Material provided
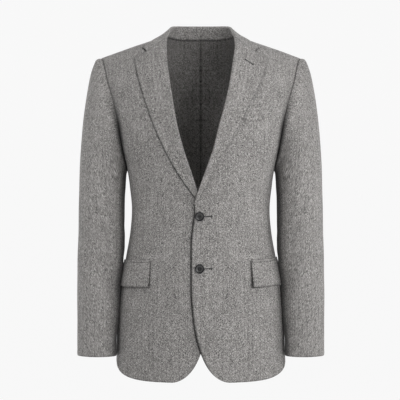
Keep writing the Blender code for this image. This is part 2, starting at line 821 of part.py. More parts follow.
# ---------------------------------------------------------------- pockets
def patch(name, front_x, end_u, top_z, bottom_z, heights, thickness, mirror, corner=0.0):
    """A strip of cloth on the torso, from a front edge at x back to end_u."""
    length = (torso(end_u, tau_at(-top_z)) - torso(*place_on_front(front_x[0], top_z))).length
    ends = [corner * share / length for share in CORNER_STATIONS] if corner else [0]
    middle = [mix(ends[-1], 1 - ends[-1], t) for t in even(PATCH_COLUMNS)[1:-1]]
    shares = ends + middle + [1 - share for share in reversed(ends)]
    grid = []
    for r in even(PATCH_ROWS):
        line = []
        for s in shares:
            from_end = min(s, 1 - s) * length
            lift = corner - math.sqrt(max(0.0, corner ** 2 - max(0.0, corner - from_end) ** 2))
            z = mix(top_z, bottom_z + lift, r)
            start_u = place_on_front(mix(front_x[0], front_x[1], r), z)[0]
            line.append(off_torso(mix(start_u, end_u, s), tau_at(-z), mix(heights[0], heights[1], r)))
        grid.append(line)
    normals = [[-normal for normal in line] for line in grid_normals(grid)]
    wall(name, grid, normals, thickness, mirror)


def flap(name, mirror):
    (top_x, top_z), (bottom_x, bottom_z) = FLAP_FRONT
    heights = [FLAP_WALL + gap for gap in FLAP_STAND_OFF]
    patch(name, (top_x, bottom_x), FLAP_END_U, top_z, bottom_z, heights, FLAP_WALL, mirror, FLAP_CORNER)


def pocket_jet(name, mirror):
    front_x, flap_top = FLAP_FRONT[0]
    low = flap_top + LAYER_GAP
    height = WALL + LAYER_GAP
    patch(name, (front_x, front_x), FLAP_END_U, low + JET_HEIGHT, low, (height, height), WALL, mirror)


def breast_welt():
    (inner_x, inner_z), (outer_x, outer_z) = WELT_LOW
    grid = []
    for r in even(2):
        line = []
        for s in even(5):
            x = mix(inner_x + WELT_LEAN[0] * r, outer_x + WELT_LEAN[1] * r, s)
            z = mix(inner_z, outer_z, s) + WELT_HEIGHT * r
            line.append(off_torso(*place_on_front(x, z), WALL + LAYER_GAP))
        grid.append(line)
    wall("breast_welt", grid, grid_normals(grid))


# ---------------------------------------------------------------- buttons
def button(name, z):
    u, tau = place_on_front(BUTTON_X, z)
    facing = torso_normal(u, tau)
    turn = facing.to_track_quat("Z", "Y")
    seat = off_torso(u, tau, SEAM_GAP)
    vertices, faces = [], []
    profile = [(radius * BUTTON_RADIUS, height * BUTTON_HEIGHT) for radius, height in BUTTON_PROFILE]
    for radius, height in profile:
        for step in range(BUTTON_SIDES):
            angle = 2 * math.pi * step / BUTTON_SIDES
            vertices.append(Vector((radius * math.cos(angle), radius * math.sin(angle), height)))
    for ring in range(len(profile) - 1):
        for step in range(BUTTON_SIDES):
            a = ring * BUTTON_SIDES + step
            b = ring * BUTTON_SIDES + (step + 1) % BUTTON_SIDES
            faces.append((a, b, b + BUTTON_SIDES, a + BUTTON_SIDES))
    for first, height in ((0, profile[0][1]), (BUTTON_SIDES * (len(profile) - 1), profile[-1][1])):
        vertices.append(Vector((0, 0, height)))
        for step in range(BUTTON_SIDES):
            faces.append((first + step, first + (step + 1) % BUTTON_SIDES, len(vertices) - 1))
    piece = add_object(name, vertices, faces, BUTTON_COLOUR, 0.25)
    piece.location = seat
    piece.rotation_mode = "QUATERNION"
    piece.rotation_quaternion = turn
    cutter = button_holes(name)
    cutter.parent = piece
    holes = piece.modifiers.new("holes", "BOOLEAN")
    holes.operation = "DIFFERENCE"
    holes.solver = "EXACT"
    holes.object = cutter


def button_holes(name):
    """Four drills through a button, hidden from renders."""
    drills = bmesh.new()
    for across in (-1, 1):
        for up in (-1, 1):
            place = Vector((across, up, 0)) * BUTTON_HOLE_SPACING / 2
            made = bmesh.ops.create_cone(
                drills,
                cap_ends=True,
                segments=BUTTON_HOLE_SIDES,
                radius1=BUTTON_HOLE_RADIUS,
                radius2=BUTTON_HOLE_RADIUS,
                depth=4 * BUTTON_HEIGHT,
            )
            bmesh.ops.translate(drills, verts=made["verts"], vec=place)
    mesh = bpy.data.meshes.new(name + "_drills")
    drills.to_mesh(mesh)
    drills.free()
    cutter = bpy.data.objects.new(name + "_drills", mesh)
    bpy.context.scene.collection.objects.link(cutter)
    cutter.hide_render = True
    cutter.display_type = "WIRE"
    return cutter


def clear_scene():
    for thing in list(bpy.data.objects):
        bpy.data.objects.remove(thing, do_unlink=True)


def build():
    clear_scene()
    for side, hand in enumerate(("left", "right")):
        mirror = hand == "right"
        front_panel(f"{hand}_front", side, mirror)
        side_panel(f"{hand}_side", mirror)
        back_panel(f"{hand}_back", mirror)
        lapel(f"{hand}_lapel", side, mirror)
        sleeve_panel(f"{hand}_top_sleeve", HINDARM_SEAM - SLEEVE_DIVISIONS, FOREARM_SEAM, mirror)
        sleeve_panel(f"{hand}_under_sleeve", FOREARM_SEAM, HINDARM_SEAM, mirror)
        flap(f"{hand}_flap", mirror)
        pocket_jet(f"{hand}_pocket_jet", mirror)
    collar()
    breast_welt()
    for name, z in BUTTON_PLACES.items():
        button(name, z)


build()
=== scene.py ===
"""Looks of the men's two-button blazer: fine cloth shells on the frame's form, woven wool,
folds, sewing, buttons and a pale studio.

Lengths are in metres in the frame's own axes: +X is the wearer's left, -Y the front, +Z up.
The cut's tables are in millimetres. Left and right pieces come from one function each, and
side is 0 for the wearer's left and 1 for the right.
"""

import math
from collections import namedtuple

import bmesh
import bpy
import numpy as np
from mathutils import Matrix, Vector


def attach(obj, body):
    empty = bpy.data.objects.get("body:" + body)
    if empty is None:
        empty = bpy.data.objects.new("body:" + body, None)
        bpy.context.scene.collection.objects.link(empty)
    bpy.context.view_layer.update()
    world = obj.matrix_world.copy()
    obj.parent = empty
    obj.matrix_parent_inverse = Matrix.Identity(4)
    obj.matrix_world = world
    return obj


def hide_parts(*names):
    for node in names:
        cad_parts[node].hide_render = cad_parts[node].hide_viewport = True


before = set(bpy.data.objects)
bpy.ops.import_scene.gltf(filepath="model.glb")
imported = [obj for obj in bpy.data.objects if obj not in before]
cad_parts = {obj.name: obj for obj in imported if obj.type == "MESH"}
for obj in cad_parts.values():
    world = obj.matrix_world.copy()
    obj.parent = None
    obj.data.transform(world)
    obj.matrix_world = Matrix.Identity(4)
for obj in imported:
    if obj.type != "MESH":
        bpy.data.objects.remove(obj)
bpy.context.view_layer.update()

MM = 0.001
SIDES = ("left", "right")
HANDS = ((1, 1, 1), (-1, 1, 1))

# ---------------------------------------------------------------- cloth
WALL = 1.6 * MM
FLAP_WALL = 2.4 * MM
LAYER_GAP = 0.5 * MM
LAPEL_GAP = 1.6 * MM
FRONT_LAYER_GAP = 1.2 * MM
MESH_STEP = 3.4 * MM

# ---------------------------------------------------------------- torso
RING_POWER = 2.4
CAP_RADIUS = 170 * MM
NECK_POINT = (75 * MM, 4 * MM)
SHOULDER_SLOPE = 0.374
NECK_ROUNDING = 60 * MM
SHOULDER_POINT_X = 218 * MM
UNDERARM_DROP = 285 * MM

TORSO_COLUMNS = ("drop", "half_width", "front_depth", "back_depth")
TORSO_ROWS = (
    (0, 236, 110, 128),
    (60, 227, 117, 125),
    (120, 211, 127, 123),
    (180, 194, 133, 122),
    (240, 177, 134, 121),
    (285, 160.5, 132, 119),
    (330, 153.5, 128, 114),
    (375, 150, 123, 110),
    (425, 153.5, 119, 110),
    (480, 163.5, 120, 116),
    (540, 173, 122, 121),
    (600, 180, 124, 124),
    (660, 182.5, 126, 126),
    (740, 184.5, 127, 127),
)

# ---------------------------------------------------------------- fronts and lapels
BREAK_Z = -362 * MM
ROLL_COLUMNS = ("height", "left_x", "right_x")
ROLL_ROWS = (
    (-9, 75, 75),
    (-28, 75.5, 75.5),
    (-56, 71.5, 74.5),
    (-90, 66.5, 70),
    (-120, 61, 65.5),
    (-160, 51.5, 59),
    (-200, 40.5, 51.5),
    (-248, 28.5, 39),
    (-290, 14, 25),
    (-336, -3.5, 8.5),
    (-362, -11.5, -3),
)
LAPEL_EDGE_COLUMNS = ("height", "left_x", "right_x")
LAPEL_EDGE_ROWS = (
    (-53, 139.5, 139.5),
    (-74, 136, 136.5),
    (-111, 123, 126.5),
    (-144, 106, 116),
    (-184, 86, 102),
    (-225, 63.5, 85),
    (-270, 40.5, 62.5),
    (-315, 16, 36),
    (-345, -0.5, 14),
    (-361, -9, 1.5),
)
EDGE_SETTLING = (90 * MM, 40 * MM)
CUTAWAY_START = (-20 * MM, -545 * MM)
CUTAWAY_PULLS = ((-17 * MM, -630 * MM), (0 * MM, -735 * MM))
HEM_LOWEST = (62 * MM, -737 * MM)
HEM_CORNER_SHARE = 0.80
CUTAWAY_MIDDLE_SHARE = 0.43
FREE_EDGE_STATIONS = (0, 0.12, 0.24, 0.43)
FRONT_EDGE_FADE = 25 * MM
GORGE_Z = -9 * MM
LAPEL_CORNER_Z = -53 * MM
LAPEL_FOOT_Z = -361 * MM
NOTCH_SHARE = 0.604
HEM_RISE = 38 * MM
HEM_RISE_POWER = 1.84
OVERLAP_FADE = (26 * MM, 62 * MM)
OVERLAP_TOP = (-305 * MM, -245 * MM)
LAPEL_TIP_Z = -347 * MM
LAPEL_TIP_REACH = 34 * MM
LAPEL_TIP_LAYER = 3.8 * MM
ROLL_RADIUS = 2.2 * MM
ROLL_RADIUS_AT_BREAK = LAPEL_GAP / 2
ROLL_SOFTENING = 90 * MM
LAPEL_EDGE_LIFT = 0.8 * MM
LAPEL_CALM_WIDTH = 0.3
LAPEL_CALM_FOOT = 0.15
LAPEL_ROLL_STEPS = 12

# ---------------------------------------------------------------- seams on the torso
ARMHOLE_PULLS = ((0.60, 170 * MM), (0.66, 382 * MM))
FRONT_SEAM_U = 0.82
BACK_SEAM_U = 1.30
CORNER_STEP = 0.75
BACK_NECK_DROP = 17 * MM
LOW_SHARE = 0.57
NECK_SHARE = 0.095
BACK_NECK_SHARE = 0.52
ARMHOLE_SHADE_FADE = 0.04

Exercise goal
Nothing but the lines from the line that contains "return cutter" through the line that contains "bpy.context.scene.collection.objects.link(empty)" should be given again, each exactly as it stands, both ends included.

Reply
    return cutter


def clear_scene():
    for thing in list(bpy.data.objects):
        bpy.data.objects.remove(thing, do_unlink=True)


def build():
    clear_scene()
    for side, hand in enumerate(("left", "right")):
        mirror = hand == "right"
        front_panel(f"{hand}_front", side, mirror)
        side_panel(f"{hand}_side", mirror)
        back_panel(f"{hand}_back", mirror)
        lapel(f"{hand}_lapel", side, mirror)
        sleeve_panel(f"{hand}_top_sleeve", HINDARM_SEAM - SLEEVE_DIVISIONS, FOREARM_SEAM, mirror)
        sleeve_panel(f"{hand}_under_sleeve", FOREARM_SEAM, HINDARM_SEAM, mirror)
        flap(f"{hand}_flap", mirror)
        pocket_jet(f"{hand}_pocket_jet", mirror)
    collar()
    breast_welt()
    for name, z in BUTTON_PLACES.items():
        button(name, z)


build()
=== scene.py ===
"""Looks of the men's two-button blazer: fine cloth shells on the frame's form, woven wool,
folds, sewing, buttons and a pale studio.

Lengths are in metres in the frame's own axes: +X is the wearer's left, -Y the front, +Z up.
The cut's tables are in millimetres. Left and right pieces come from one function each, and
side is 0 for the wearer's left and 1 for the right.
"""

import math
from collections import namedtuple

import bmesh
import bpy
import numpy as np
from mathutils import Matrix, Vector


def attach(obj, body):
    empty = bpy.data.objects.get("body:" + body)
    if empty is None:
        empty = bpy.data.objects.new("body:" + body, None)
        bpy.context.scene.collection.objects.link(empty)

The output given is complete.